Pertama, peran keluarga (orang tua). Orang tua sebagai pendidik pertama dan utama, memiliki peran krusial dalam menanamkan minat baca sejak dini di lingkungan keluarga, seperti membentuk kebiasaan literasi anak, dengan cara menciptakan lingkungan membaca bersama anak di rumah. Selain itu, orang tua juga dapat mengatur penggunaan hand phone (HP) di rumah, dengan membatasi waktu anak untuk bermain HP atau menonton TV. Orang tua juga dapat mendukung literasi anak di rumah dengan cara membiasakan anak membaca buku setiap hari, menyediakan bahan bacaan yang sesuai dengan tingkat usia, hingga membuat jadwal tetap yang mencakup, jam belajar dan jam membaca yang teratur.
Kedua, peran sekolah. Sekolah sebagai lembaga pendidikan memiliki tanggung jawab besar dalam meningkatkan literasi siswa. Salah satu langkah yang dapat diambil oleh sekolah adalah menghidupkan kembali kegiatan ekstrakurikuler jurnaslistik, melanjutkan program 15 menit membaca setiap hari jumat, penerbitan mading rutin setiap bulan dan membuat pojok baca di setiap sudut kelas. Program ini bertujuan untuk melatih dan membiasakan siswa membaca secara konsisten. Sekolah juga wajib mengintegrasikan literasi ke dalam semua mata pelajaran.
Ketiga, peran pemerintah desa. Agar kemampuan literasi anak di rumah dapat berkembang dan berjalan efektif, support atau dukungan dari pemerintah desa sangat dibutuhkan melalui Peraturan Desa (Perdes) tentang jam belajar anak. Dalam peraturan desa (Perdes) tersebut, ditetapkan waktu belajar anak di rumah, misalnya pukul 19.00-20.30, di mana pada jam tersebut anak bisa gunakan waktunya untuk belajar. Anak- anak juga diimbau untuk tidak bermain di luar rumah, tidak menonton TV, dan membatasi penggunaan HP kecuali untuk belajar.
Perdes juga dapat mengatur ketertiban lingkungan, agar selama jam belajar berlangsung bisa dalam kondisi atau suasana yang nyaman. Misalnya, melarang kegiatan yang menimbulkan keributan, seperti memutar musik keras dan karaoke. Hal ini bertujuan agar anak lebih fokus belajar, tanpa terganggu oleh kebisingan dari lingkungan sekitar. Pemerintah desa perlu melakukan sosialisasi perdes ini kepada masyarakat, agar seluruh elemen masyarakat turut berkontribusi dalam menciptakan suasana desa yang ramah belajar.
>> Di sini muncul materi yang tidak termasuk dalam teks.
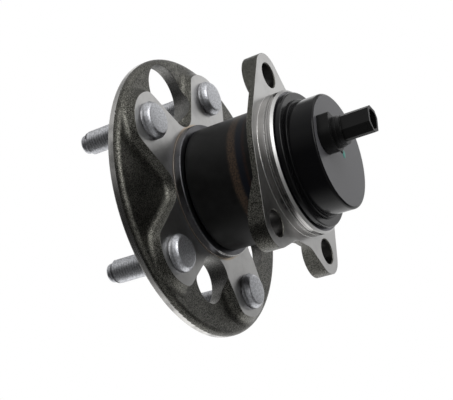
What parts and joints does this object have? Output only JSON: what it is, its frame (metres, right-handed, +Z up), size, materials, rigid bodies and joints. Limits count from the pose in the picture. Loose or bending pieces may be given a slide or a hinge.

Di sisi lain, pemerintah desa dapat berkontribusi dalam meningkatkan literasi siswa dengan menyediakan taman baca masyarakat (TBM) atau ruang baca sebagai sarana alternatif bagi siswa untuk mendapatkan bahan bacaan di luar jam sekolah. Keberadaan taman bacaan ini sangat penting, tidak hanya menambah pengetahuan siswa, tetapi juga menumbuhkan motivasi minat baca siswa sejak usia dini.
Keempat, pemerintah daerah. Pemerintah daerah juga memiliki peran yang sangat besar dalam mendukung literasi siswa di sekolah. Tugas pemerintah daerah adalah menjamin ketersediaan buku di setiap sekolah, baik buku cetak maupun digital, sehingga siswa bisa mengakses bahan bacaan yang berkualitas. Pemerintah juga perlu menyiapkan fasilitas belajar yang memadai, misalnya perpustakaan sekolah. Selain itu, pemerintah juga harus memastikan bahwa guru-guru mendapatkan pelatihan tentang literasi. Pelatihan ini sangat penting agar guru dapat memiliki keterampilan dan memilih metode pengajaran yang baik dan sesuai dengan kebutuhan literasi siswa. Pemerintah terus mengkampanyekan program literasi kepada semua lembaga pendidikan, seperti program GENTABELIS (Gerakan NTT Membaca dan Menulis). Agar program atau kebijakan tersebut secara konsisten diterapkan di sekolah-sekolah.
Rendahnya kemampuan literasi siswa di sekolah merupakan permasalahan yang sangat serius. Oleh karena itu, upaya untuk mengatasi permasalahan tersebut memerlukan kolaborasi yang kuat antara seluruh pemangku kepentingan: sekolah, orang tua, dan pemerintah.
Kerja sama dari berbagai pihak sangat diperlukan dalam menyemai literasi siswa SMAN Kelubagolit. Dengan adanya sinergi yang harmonis seluruh pemangku kepentingan pendidikan, diharapkan capaian kemampuan literasi siswa SMAN Kelubagolit semakin meningkat demi mewujudkan generasi cerdas dan unggul.